» **PROBLEM TO SOLVE**: Quote only the part that opens with the line containing "Turn this picture" and closes with the line containing "the inner face.". Keep both of those lines.

[Rows from a 3D modeling dataset]
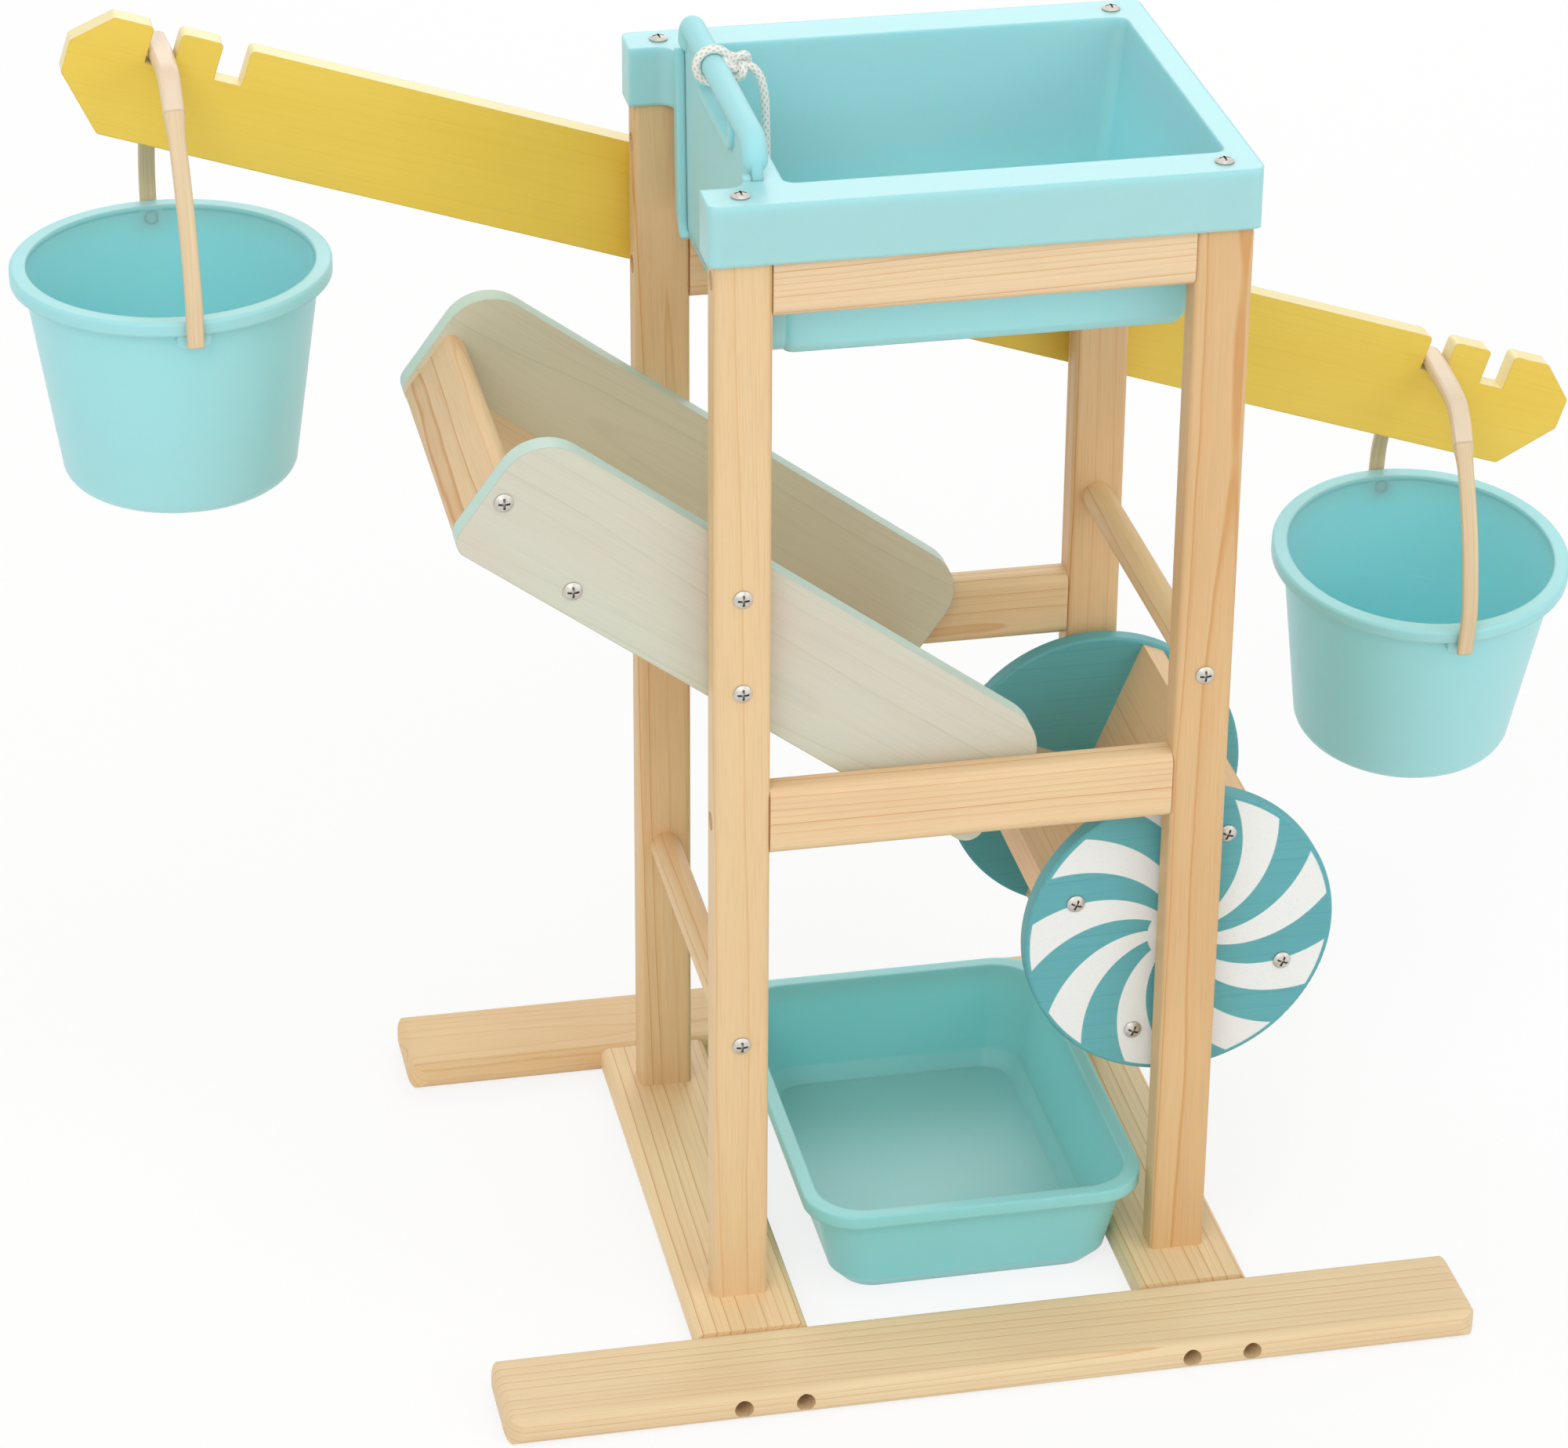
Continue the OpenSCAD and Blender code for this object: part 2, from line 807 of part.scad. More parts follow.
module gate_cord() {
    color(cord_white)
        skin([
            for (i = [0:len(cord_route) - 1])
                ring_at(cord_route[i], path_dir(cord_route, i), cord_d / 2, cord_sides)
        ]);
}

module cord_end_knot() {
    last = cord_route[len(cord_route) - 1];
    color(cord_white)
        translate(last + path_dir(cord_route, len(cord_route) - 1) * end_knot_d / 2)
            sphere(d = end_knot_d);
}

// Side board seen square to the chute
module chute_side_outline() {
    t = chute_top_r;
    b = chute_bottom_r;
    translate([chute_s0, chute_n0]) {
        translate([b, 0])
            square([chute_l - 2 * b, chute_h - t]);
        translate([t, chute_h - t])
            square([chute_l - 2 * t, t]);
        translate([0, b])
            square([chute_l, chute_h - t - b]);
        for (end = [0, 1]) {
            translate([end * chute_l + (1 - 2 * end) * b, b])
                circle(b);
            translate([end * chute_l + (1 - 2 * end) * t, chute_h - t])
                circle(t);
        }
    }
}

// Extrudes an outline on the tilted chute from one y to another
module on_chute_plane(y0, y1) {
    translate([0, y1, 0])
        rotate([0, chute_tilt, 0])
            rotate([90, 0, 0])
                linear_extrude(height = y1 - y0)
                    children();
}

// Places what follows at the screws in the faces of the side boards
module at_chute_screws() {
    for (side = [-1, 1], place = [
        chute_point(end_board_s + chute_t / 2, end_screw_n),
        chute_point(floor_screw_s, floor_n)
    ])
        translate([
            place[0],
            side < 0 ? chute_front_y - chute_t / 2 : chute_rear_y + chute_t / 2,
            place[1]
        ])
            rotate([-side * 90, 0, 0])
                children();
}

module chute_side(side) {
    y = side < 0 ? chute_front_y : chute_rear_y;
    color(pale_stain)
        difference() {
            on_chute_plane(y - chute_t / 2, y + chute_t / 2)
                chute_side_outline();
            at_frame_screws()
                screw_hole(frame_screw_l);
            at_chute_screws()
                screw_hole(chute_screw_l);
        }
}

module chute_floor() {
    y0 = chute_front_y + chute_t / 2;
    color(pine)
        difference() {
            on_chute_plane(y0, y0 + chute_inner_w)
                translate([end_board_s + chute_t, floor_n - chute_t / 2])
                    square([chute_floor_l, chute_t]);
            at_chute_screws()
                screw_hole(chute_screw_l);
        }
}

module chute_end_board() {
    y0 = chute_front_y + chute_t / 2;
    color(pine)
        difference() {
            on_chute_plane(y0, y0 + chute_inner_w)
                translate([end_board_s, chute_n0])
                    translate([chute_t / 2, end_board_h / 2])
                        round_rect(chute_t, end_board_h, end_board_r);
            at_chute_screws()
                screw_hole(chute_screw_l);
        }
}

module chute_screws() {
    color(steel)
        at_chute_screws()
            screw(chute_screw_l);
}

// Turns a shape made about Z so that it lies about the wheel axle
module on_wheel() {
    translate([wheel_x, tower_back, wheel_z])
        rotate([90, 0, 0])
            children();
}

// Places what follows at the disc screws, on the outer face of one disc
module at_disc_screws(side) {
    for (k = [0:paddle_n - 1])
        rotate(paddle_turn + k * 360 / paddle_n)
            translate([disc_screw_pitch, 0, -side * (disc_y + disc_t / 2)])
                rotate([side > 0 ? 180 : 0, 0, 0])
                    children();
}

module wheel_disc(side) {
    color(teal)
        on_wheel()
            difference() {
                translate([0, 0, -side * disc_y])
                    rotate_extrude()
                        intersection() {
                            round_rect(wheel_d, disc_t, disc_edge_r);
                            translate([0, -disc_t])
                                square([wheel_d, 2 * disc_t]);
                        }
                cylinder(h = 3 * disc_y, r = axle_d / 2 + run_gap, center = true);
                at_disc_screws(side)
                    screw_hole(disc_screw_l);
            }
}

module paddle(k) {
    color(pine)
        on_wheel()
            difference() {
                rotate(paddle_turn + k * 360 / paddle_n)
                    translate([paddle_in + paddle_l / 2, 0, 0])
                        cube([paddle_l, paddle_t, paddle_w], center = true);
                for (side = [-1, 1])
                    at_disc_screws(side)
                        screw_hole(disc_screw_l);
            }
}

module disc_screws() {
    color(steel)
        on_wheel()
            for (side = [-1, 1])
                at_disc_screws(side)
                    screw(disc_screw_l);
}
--
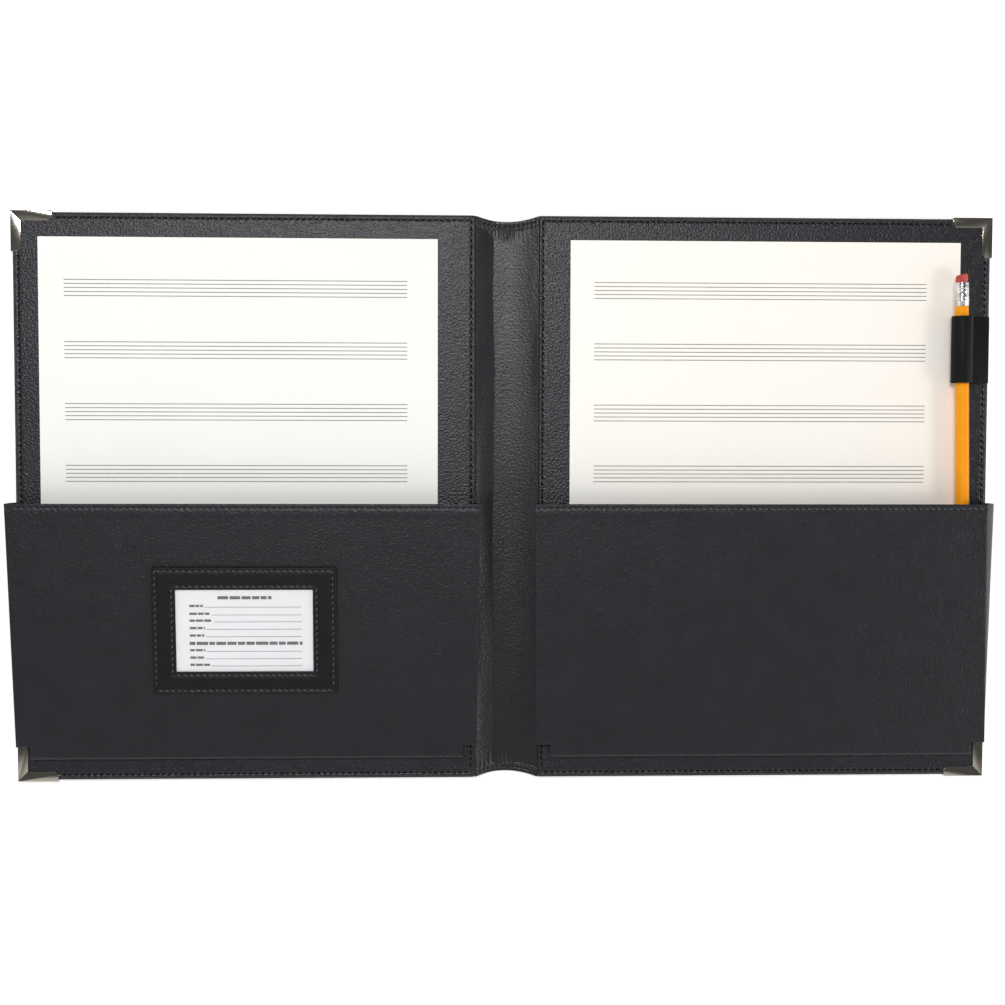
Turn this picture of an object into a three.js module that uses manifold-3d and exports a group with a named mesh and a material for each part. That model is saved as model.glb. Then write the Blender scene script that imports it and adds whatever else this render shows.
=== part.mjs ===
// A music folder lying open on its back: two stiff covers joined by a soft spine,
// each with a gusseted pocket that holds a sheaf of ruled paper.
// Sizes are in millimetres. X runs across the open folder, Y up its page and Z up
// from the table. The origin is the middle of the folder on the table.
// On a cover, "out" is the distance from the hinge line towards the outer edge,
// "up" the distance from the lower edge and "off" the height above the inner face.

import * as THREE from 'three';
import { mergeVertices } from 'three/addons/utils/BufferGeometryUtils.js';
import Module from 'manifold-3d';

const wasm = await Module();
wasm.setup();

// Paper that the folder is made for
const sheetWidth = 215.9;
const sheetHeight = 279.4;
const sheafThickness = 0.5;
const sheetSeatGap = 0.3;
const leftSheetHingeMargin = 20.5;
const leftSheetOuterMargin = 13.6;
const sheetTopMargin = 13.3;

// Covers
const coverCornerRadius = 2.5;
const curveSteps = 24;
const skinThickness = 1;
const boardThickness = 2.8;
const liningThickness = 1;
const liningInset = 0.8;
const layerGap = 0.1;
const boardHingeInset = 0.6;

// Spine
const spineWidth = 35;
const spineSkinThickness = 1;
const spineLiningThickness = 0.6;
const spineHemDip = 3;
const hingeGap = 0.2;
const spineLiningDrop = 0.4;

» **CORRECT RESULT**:
Turn this picture of an object into a three.js module that uses manifold-3d and exports a group with a named mesh and a material for each part. That model is saved as model.glb. Then write the Blender scene script that imports it and adds whatever else this render shows.
=== part.mjs ===
// A music folder lying open on its back: two stiff covers joined by a soft spine,
// each with a gusseted pocket that holds a sheaf of ruled paper.
// Sizes are in millimetres. X runs across the open folder, Y up its page and Z up
// from the table. The origin is the middle of the folder on the table.
// On a cover, "out" is the distance from the hinge line towards the outer edge,
// "up" the distance from the lower edge and "off" the height above the inner face.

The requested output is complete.